Visualizing this model typically involves plotting the attack cost against a key variable, such as time or the attacker's resource commitment. For PoW chains like Bitcoin, the classic visualization is a curve showing cost versus the percentage of the global hashrate an attacker would need to acquire or rent. For PoS systems like Ethereum, the visualization often maps the cost against the amount of ETH that must be staked (and subsequently slashed). These graphs make the non-linear relationship clear: acquiring the initial 30% of resources may be relatively cheap, but the final 10% to reach a majority becomes exponentially more expensive due to market dynamics and protocol defenses.
Key inputs for the model include the network's total staked value or hashrate, the market price of the native asset or mining hardware, the potential rewards from a double-spend attack, and the risks of slashing penalties.
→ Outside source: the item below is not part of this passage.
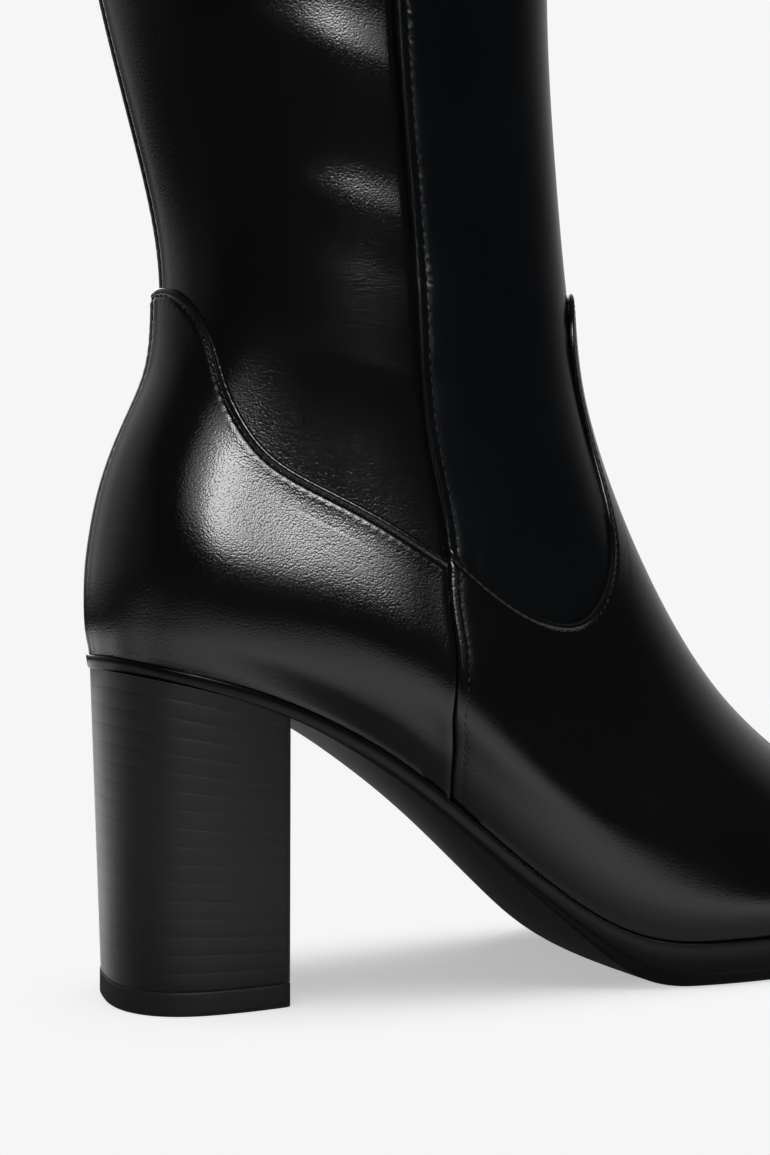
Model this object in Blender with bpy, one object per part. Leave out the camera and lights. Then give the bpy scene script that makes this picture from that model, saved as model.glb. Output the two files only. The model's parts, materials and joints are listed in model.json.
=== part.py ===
"""Knee-high block heel boot, right foot, in metres.

X runs to the toe, +Z is up and -Y is the outer side. The origin is the centre of the heel's ground face.

The shell of the upper is one smooth form. Its rings are numbered by level, from 0 at the feather line, where
the upper meets the sole, through the ankle up to the collar. Round a ring the turn goes from 0 at the back
over the outer side to 0.5 at the front and over the inner side back to 1. Every other piece of the upper
lies a set distance outside or inside that form, so it keeps its place when a size changes.
"""

import math

import bmesh
import bpy
import numpy as np

# Heel
HEEL_HEIGHT = 0.0844  # floor to the underside of the seat, at the back
HEEL_DEPTH = 0.0425  # back to breast, on the floor
HEEL_WIDTH = 0.0518  # on the floor, where it is widest
HEEL_LEAN = 0.0028  # how far the back leans out from the floor to the seat
HEEL_SPREAD = 0.0006  # how far each side leans out from the floor to the seat
HEEL_DRAW_IN = 0.0014  # how far each side draws in towards the breast
HEEL_ROUND_SHARE = 0.62  # share of the depth that the round back takes
HEEL_ROUNDNESS = 2.5  # 2 is an ellipse, more is squarer
TIP_THICKNESS = 0.0060  # top piece
TIP_REVEAL = 0.0002  # how far the top piece stands out round the block

# Foot, measured on the shell of the upper
FOOT_LENGTH = 0.2360  # seen from above, back to toe
BALL_WIDTH = 0.0810  # widest part of the feather line
FOOT_BEHIND_HEEL = 0.0016  # shell's back behind the back of the heel's ground face
ANKLE_RISE = 0.0990  # seat to the ankle level
ANKLE_DEPTH = 0.1135
ANKLE_WIDTH = 0.0630

# Shaft
SHAFT_HEIGHT = 0.2730  # ankle level to collar
CALF_DEPTH = 0.1375
CALF_WIDTH = 0.0940
SHAFT_LEAN = 0.0080  # how far the shin line leans back

# Leather
WALL = 0.0018  # leather and lining of the shell
OVERLAY = 0.0011  # counter and vamp
PANEL = 0.0007  # front panel of the shaft
GAP = 0.0003  # between pieces that touch
SOLE_GAP = 0.0006  # between the sole and the upper or insole, which curve together
SEAM_GAP = 0.0005  # between the edges of two overlays

# Sole
SEAT_THICKNESS = 0.0036  # feather line to the underside, over the heel
FOREPART_HEIGHT = 0.0120  # floor to the feather line under the ball
SOLE_REVEAL = 0.0012  # how far the side wall stands out from the leather
SIDE_LEAN = 0.0004  # how far the side wall leans in at its foot
STEP_INSET = 0.0022  # tread edge inside the side wall
TREAD_BEVEL = 0.0009  # slant of the tread's edge
WAIST_CROWN = 0.0042  # how round the underside of the waist is
TOE_SPRING = 0.0055
INSOLE_THICKNESS = 0.0028
INSOLE_CLEARANCE = 0.0004

# Feather line from the side. along: share of FOOT_LENGTH from the back. up: share of the height of the seat
# over the forepart.
FEATHER_COLUMNS = ("along", "up")
FEATHER = (
    (0.00, 1.000),
    (0.08, 0.948),
    (0.16, 0.875),
    (0.24, 0.765),
    (0.30, 0.655),
    (0.36, 0.512),
    (0.42, 0.348),
    (0.48, 0.192),
    (0.54, 0.070),
    (0.60, 0.010),
    (0.68, 0.000),
    (0.80, 0.000),
    (1.00, 0.000),
)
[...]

Analysts use these to calculate the Cost of Corruption, which must outweigh the Profit from Corruption for the system to remain secure. This visualization is not static; it fluctuates with token price, staking participation rates, and the availability of rental markets for hashpower, requiring continuous reassessment of a chain's security posture.
Frequently Asked Questions (FAQ)
Economic security is the financial foundation that makes a blockchain resistant to attacks. These questions address the core mechanisms and trade-offs involved in securing decentralized networks.
Economic security is the financial cost required to successfully attack a blockchain network, making it economically irrational for an attacker to do so. It is quantified by the value of the resources an attacker must acquire and risk, such as the total value staked in a Proof-of-Stake (PoS) system or the computational power in Proof-of-Work (PoW). A high economic security threshold means an attack would be prohibitively expensive, as the cost of acquiring the necessary stake or hash power would likely exceed any potential profit from the attack, thereby protecting the network's integrity through financial disincentives.